Ask HN: Engineers, don't you feel like pawns?

By mezod - 3 days ago

Showing first level comment(s)

> while others benefit from it

I get satisfaction from other people benefiting from my work. Why would I want to perform work that benefits no one or only myself? Seems selfish.

I assume you meant to imply that I'm being taken advantage of in some way by my employer but that is not the case. I enjoy managing computers and programming. I don't enjoy running a business, selling things to people, dealing with insurance companies directly, or many of the other things that I don't have to do because my employer does them.

Often times there are other people that enjoy those activities doing them. It's a symbiotic relationship, or at least it should be in an ideal world. It's possible for everyone to benefit even if some people benefit more financially than others.

wilsonnb3 - 3 days ago

I work in a place where my boss is an engineer, his boss is an engineer, and his boss is an engineer. I've found this feeling is helped a lot by your superiors actually understanding what you are doing and why. I'm still a pawn, but I feel appreciated.

rthomas6 - 3 days ago

Find a way to be better compensated. Find a way to solve more interesting (to you, not just the company) problems. Find a way to solve meaningful-to-society problems.

A former colleague of mine hated that half our job was defense work. He managed to stay off those projects, but was never happy because he was always one day away from being assigned to them. He didn't hate the military, but had no desire to be involved in it. He got a job making systems that saved lives instead (infants, at that). Maybe someone else was still getting outsized profit off his labor, but the work he was (is?) doing had more value to him than his prior work.

Jtsummers - 3 days ago

Most of human history is defined by doing manual labor until crippled or dead. Only a subset of people in history have ever had any sort of engineering role. Only in the last few decades have jobs like mine been invented.

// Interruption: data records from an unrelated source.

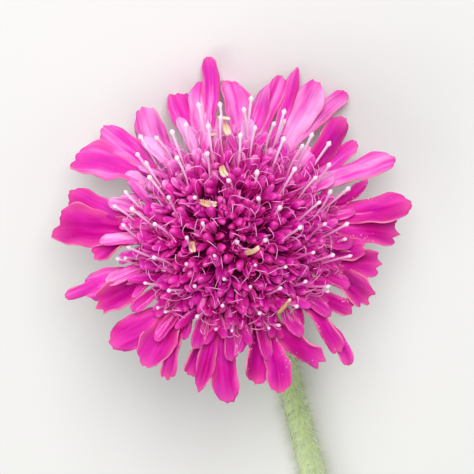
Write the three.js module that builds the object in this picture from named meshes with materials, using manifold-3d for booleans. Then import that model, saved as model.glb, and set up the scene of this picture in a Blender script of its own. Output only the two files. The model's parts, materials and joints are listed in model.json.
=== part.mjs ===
// A Macedonian scabious flower, picked with a length of its stalk and laid on a table.
// The head leans back on the lowest lobes of its rays, and its thin neck arches down to the stalk.
// Lengths are in millimetres, +Z is up, and +Y runs from the cut end of the stalk to the head.
// The origin is on the table, at the middle of the flower's footprint.

import * as THREE from "three";
import { mergeVertices } from "three/addons/utils/BufferGeometryUtils.js";
import Module from "manifold-3d";

const wasm = await Module();
wasm.setup();

// Driving dimensions of the head, in its own frame: the axis is +Z, and the rays spread near z = 0.
const DOME_RADIUS = 9.8; // the mouths of the outermost florets, from the axis
const DOME_HEIGHT = 7.0; // the mouth of the middle floret, above the rays
const RECEPTACLE_RADIUS = 4.0;
const RECEPTACLE_HEIGHT = 2.6;
const RECEPTACLE_DROP = 0.6; // how far the middle of the receptacle lies below the rays
const CUP_DEPTH = 4.8; // the foot of the involucre, below the rays

// Florets stand in a sunflower spiral, counted outwards from the middle of the dome.
const FLORETS = 82;
const RAYS = 13; // the last turn of the spiral, with long outer lobes
const SKIRT = 21; // the turn inside the rays, with lobes of middle length
const BUDS = 12; // the closed florets at the middle
const GOLDEN_ANGLE = Math.PI * (3 - Math.sqrt(5));
const FIRST_RAY = FLORETS - RAYS;
const FIRST_SKIRT = FIRST_RAY - SKIRT;
const SEED = 20120;

const RAY_LENGTH = 9.8;
const RAY_WIDTH = 3.6;
const SKIRT_LENGTH = 4.8;
const SKIRT_WIDTH = 1.8;
const TUBE_LENGTH = 3.6; // from a floret's mouth down to its point in the head
const ROOT_SPACING = 0.8; // how far a side lobe starts from the middle one
const BEND_SHARE = 0.25; // how far along a lobe it bends away from the tube
const BLADE = 0.62; // how thick petals and bracts are
const STYLE_RADIUS = 0.27;
const STIGMA_RADIUS = 0.52;
const STYLE_LENGTH = 5.8; // from the mouth of the floret to the stigma
const STYLE_RISE = 0.7; // how much the styles turn from their tubes towards the head's axis
const STYLE_SWING = [-0.15, 0.5]; // how much they turn along the head's X and Y, to the light they grew in
const SHADED_STYLE = 0.75; // how long the styles farthest from that light are, as a share of the others

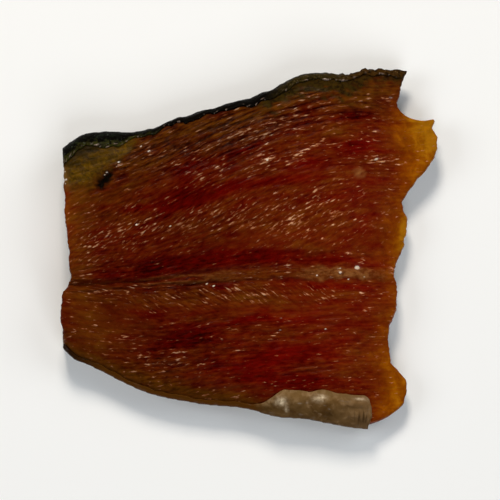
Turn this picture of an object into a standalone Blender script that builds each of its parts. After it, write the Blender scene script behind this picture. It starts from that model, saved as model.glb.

No I don't feel like a pawn. I feel like I have been given a tremendous inheritance and now it's my turn to contribute. If anything I look at what those before me created and am disappointed that I'm not their equal.

johngalt - 3 days ago

Unless you're doing this for free, it's a pretty lucrative way to make money. Isn't it? I think we do benefit from it too.

I'd think about people who didn't go to college to study CS, who end up working in a factory or a grocery store. I wonder if they feel like pawns... Engineers are totally fine ;)

Now, in 2018, do engineers get treated like resources? Of course but that's another problem. Expensive resources still.

bsvalley - 3 days ago

IMHO You're only a pawn if you're trading hours of your life for amounts of money that can't buy your freedom. So you're not a pawn if you run a company and you're not a pawn if you're an employee with enough equity to make FU money.

http://www.ycombinator.com/apply/

staunch - 3 days ago

No, I feel like an important member of a team who is building out a good product. Sure, there are discrepancies between my ideal world, and the ideal world our leadership is taking us to, but that doesn't make me a pawn. I am paid fairly for my work, and in my mind I balance that compensation with the differences between how I would do things vs. how things actually are. Most of the time, the balance is there and I continue with the team, doing my part and fulfilling my role so that everyone else can fulfill theirs.

That being said, if the balance isn't there, and you don't feel you are compensated fairly for your work and the non-ideal parts of the job, then it is time to talk to your boss and work it out. Either change the situation to match your ideals, change the compensation to make it worth it, or leave.

But that decision -- to stay, fight for change, or go -- is completely up to you.

codingdave - 3 days ago

Yes.

The deeper question I've been trying to work out is how do we better spread out risk, control of the business, and the value created by our work?

twoquestions - 3 days ago

What bothers me is the CEO goes out and recruits (convinces) the best people he/she can find. Gets them to work for the company. And the founders/CEO/principals collect almost all of the money. Based on the hard work of others. All the money goes to number 1. If you want to be well compensated you have to start your own company. Or come across a Steve Case, or Khosla/McNealy. And even then you may have to demand (Joy/Andy Bechtolsheim) better compensation.